## June 12, 2001## Connoisseurs of Chaos Offer a Valuable Product: Randomness## By GEORGE JOHNSONn an age when most people seem obsessed with bringing order to their lives — with Day- Timers, Palm Pilots, and even professional anticlutter specialists to wrestle their closets and junk drawers into line — a Web site in Switzerland has been offering a very different service: providing the world with randomness. Pay a visit to the home page of this purveyor of unpredictability, called Hotbits, and you will hear what sounds like the erratic clicking of a Geiger counter. It is the sound of neutrons in a radioactive substance spewing out electrons and gamma rays as they decay. This decay is random, as guaranteed by laws of quantum mechanics, so by training a Geiger counter on a sample of krypton 85 and feeding the signal to a computer, Hotbits (www.fourmilab.ch /hotbits) generates a constant stream of random digits. Just fill out an electronic form, saying how many bits you want and they will be dispatched immediately over the Internet.

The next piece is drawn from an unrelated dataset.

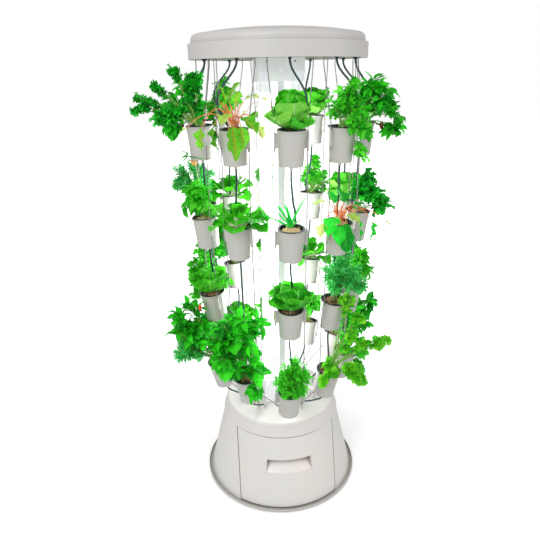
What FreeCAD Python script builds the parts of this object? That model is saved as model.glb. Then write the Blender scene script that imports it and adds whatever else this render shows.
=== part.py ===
import FreeCAD, Part
import math
import os

import Sketcher
from FreeCAD import Placement, Rotation, Vector

# Vertical planter tower: a conical base with a water drawer, a lit column on its deck, a round cap
# on top of the column, and ten pairs of steel wires that carry four rows of planting cups.
# Origin: centre of the footprint on the floor. +Z is up and the drawer faces -Y. Millimetres.

SIZES = {
    # base and deck
    "foot_height": 3, "foot_radius": 14, "foot_ring_radius": 262, "foot_count": 6,
    "tray_radius": 310, "tray_thickness": 3, "tray_lip_height": 6, "tray_lip_width": 3,
    "skirt_foot_radius": 295, "skirt_top_radius": 225.5, "skirt_height": 294, "skirt_wall": 4,
    "skirt_flange": 20, "screw_radius": 3.2, "screw_head": 2,
    "deck_height": 339, "deck_plate": 4, "deck_edge_radius": 213, "deck_shoulder_radius": 219.5,
    "deck_shoulder_drop": 6, "deck_band_height": 50, "deck_band_radius": 233, "deck_wall": 3.3,
    "deck_rib_radius": 208, "deck_rib": 4, "deck_edge_round": 5,
    # water drawer
    "door_half_width": 188, "door_gap": 2, "door_base_height": 12, "door_top_height": 284,
    "door_back": 115, "door_wall": 4,
    "handle_half_angle": 20.5, "handle_low": 143, "handle_high": 198, "handle_depth": 26,
    "handle_wall": 2.5, "handle_undercut": 9, "handle_flange": 7, "handle_corner": 9,
    "runner_width": 12, "runner_height": 24, "runner_inner": 170, "runner_front": 190,
    "drawer_rear": 150, "drawer_plate": 4, "drawer_side": 176, "slide_gap": 0.3,
    "tank_half_width": 150, "tank_front": 190, "tank_rear": 140, "tank_height": 154,
    "tank_wall": 3, "tank_corner": 25, "cover_thickness": 3, "cover_overhang": 3,
    "cover_lip": 8, "flap_half_width": 60, "flap_length": 78, "flap_front": 178,
    "flap_thickness": 3, "pin_radius": 2, "pin_gap": 0.1, "barrel_radius": 4.5, "lug_width": 6,
    "inlet_radius": 26, "inlet_place": 47,
    # pump and power
    "pump_place": 205, "pump_radius": 34, "pump_wall": 5, "pump_height": 56, "motor_radius": 30,
    "motor_height": 48, "impeller_radius": 26, "impeller_height": 20, "vane_count": 6,
    "shaft_radius": 3, "shaft_gap": 0.1, "valve_height": 40, "valve_radius": 10,
    "valve_flange": 16, "socket_radius": 16, "socket_reach": 18, "outlet_place": 48,
    "hose_radius": 7, "hose_bore": 5, "hose_turn_height": 245, "hose_turn_radius": 70,
    "supply_width": 90, "supply_depth": 55, "supply_height": 44, "supply_near": 60,
    "supply_place": 165, "inlet_angle": 158, "jack_radius": 8, "jack_height": 60,
    "funnel_radius": 187, "funnel_wall": 2.5, "funnel_collar": 32, "funnel_floor": 60,
    "funnel_drop": 41, "funnel_rise": 22, "spout_radius": 12.5, "spout_wall": 2, "spout_reach": 112,
    # lit column
    "mast_radius": 20, "mast_wall": 2, "mast_flange": 32, "mast_flange_height": 4,
    "lamp_offset": 47.5, "lamp_radius": 16, "lamp_wall": 1.5, "lamp_socket": 37,
    "socket_low_height": 100, "socket_high_height": 32, "rail_width": 24, "rail_depth": 8,
    "rail_place": 64, "board_width": 20, "board_thickness": 1.6,
    "head_half_width": 77, "head_height": 71, "head_wall": 3, "vent_count": 5, "vent_pitch": 5.5,
    "vent_height": 2, "vent_width": 24, "vent_inset": 4, "button_radius": 5.6,
    "button_height": 1588, "button_proud": 3.5, "button_travel": 2.5, "button_gap": 0.4,
    "head_screw_place": 45, "head_screw_drop": 11,
    # cap
    "plate_height": 1622, "plate_thickness": 5, "plate_radius": 287.5, "plate_bore": 15,
    "band_radius": 291, "band_low": 1619, "band_high": 1665, "band_wall": 3.2, "band_ledge": 7,
    "band_flange": 8, "dome_radius": 281, "dome_wall": 3, "dome_shoulder": 1677,
    "dome_shoulder_width": 20, "dome_shoulder_rise": 17, "dome_crown": 1711, "dome_ridge": 62,
    "dome_dimple": 5, "dome_flat": 16, "hub_radius": 45, "hub_height": 28, "spoke_radius": 5,
    "stub_place": 252, "stub_reach": 8, "bush_radius": 9, "bush_flange": 3,
    # wires, cups and tubes
    "column_count": 10, "wire_radius": 1.5, "wire_top_place": 268, "wire_top_angle": 14.3,
    "wire_bend_drop": 22, "nut_radius": 4.5, "nut_height": 6,
    "anchor_place": 142, "anchor_twist": 10, "anchor_radius": 8, "anchor_height": 14,
    "anchor_split": 3.2,
    "cup_radius": 43, "cup_bottom_radius": 37, "cup_height": 105, "cup_wall": 2.2,
    "cup_lip": 2.5, "cup_lip_height": 4, "spigot_radius": 5.2, "spigot_bore": 2.4,
    "spigot_length": 12, "ear_place": 49.5, "ear_radius": 4.3, "ear_length": 50, "ear_drop": 6,
    "ear_web": 4, "ear_gap": 0.5, "bead_radius": 3.6, "bead_height": 7,
    "net_clearance": 1, "net_depth": 68, "net_bottom_radius": 32, "net_wall": 1.6,
    "net_flange": 2, "net_slots": 10, "slot_width": 7, "bed_depth": 6, "pebble_radius": 7, "pebble_rise": 0.7,
    "tube_radius": 3.25, "tube_bore": 2.1, "elbow_place": 125, "elbow_rise": 14,
    "elbow_radius": 4.6, "elbow_arm": 20, "elbow_slope": 28, "plant_clearance": 1.2,
    "plant_growth": 1.15, "stem_radius": 4,
}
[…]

Or you may turn to one of Hotbits's rivals. Random.org generates
unpredictable sequences of data using a radio tuned between stations,
harvesting the atmospheric noise. Another operation, Lavarand (on the
Web at lavarand.sgi.com), produces random numbers by training digital
cameras on burbling lava lamps. "Computers are designed to be predictable," said Landon Curt Noll, a mathematician and cryptographer for SystemExperts, a computer security consulting firm. "If they do something we don't expect, we say they are broken." After expending so much effort to squeeze whimsy and caprice from the circuitry, computer scientists must find ways to trick the electronic clockworks into simulating erratic behavior. People might need
to generate secret passwords or lottery numbers, scramble sensitive
messages to protect them from eavesdroppers, or mimic the roll of dice
or the dealing of a poker hand. "The world consists of the tension between order and chaos," said Gregory Chaitin, a mathematician at the I.B.M. Before high-speed
digital computers were invented, mathematicians compiled tables of
random numbers by blindly flipping through phone books, casting dice,
spinning spinners or drawing cards from a hat. As automation came of
age, the RAND Corporation used a kind of electronic roulette wheel to
generate a classic work, published in 1955, called "A Million Random
Digits With 100,000 Normal Deviates." The seemingly oxymoronic term
"normal deviates" (random numbers whose occurrence can be plotted on a
bell-shaped curve) inspired the New York Public Library to shelve the
book in the psychology section. "Because of the
very nature of the tables," the authors noted in the introduction, "it
did not seem necessary to proofread every page of the final manuscript
in order to catch random errors of the Cardatype." Therein lay the paradox: how to use order to generate disorder. The best that could be hoped for, it seemed, was pseudorandomness — numbers that, though produced by a completely deterministic and repeatable process, appear to be patternless. The mathematician John Von Neumann suggested one of the first rather imperfect pseudorandom number generators — a simple procedure, or algorithm, called the middle square method. Arbitrarily pick a number — your cat's birthday, the license plate of the next car that drives by — and use it as a "seed." Square it and take the middle digits. Write down that number and then use it as the seed for the next round. Suppose you start with 357. That number squared is 127,449 and the middle digits are 2,744. Square that and extract the middle digits: 295. Repeat the process again and again: 702, 9280, 1184. So far, so good. But the next number that appears is 18, then 324, then 2, and there is nowhere to go from there. Mathematicians have come up with far more reliable pseudorandom generators. The digits that come stuttering forth appear to be as patternless as raindrops on pavement or snow on a television set tuned to an empty channel. But even the best algorithms share the same weakness: the numbers are not really unpredictable. If you run the process long enough, the cycle of digits will eventually repeat — a pattern appears. Even worse, anyone with the same seed and algorithm can reproduce the sequence. Often this
doesn't matter, but for applications like cryptography true randomness
can be crucial. An eavesdropper who can guess the seed of the "random"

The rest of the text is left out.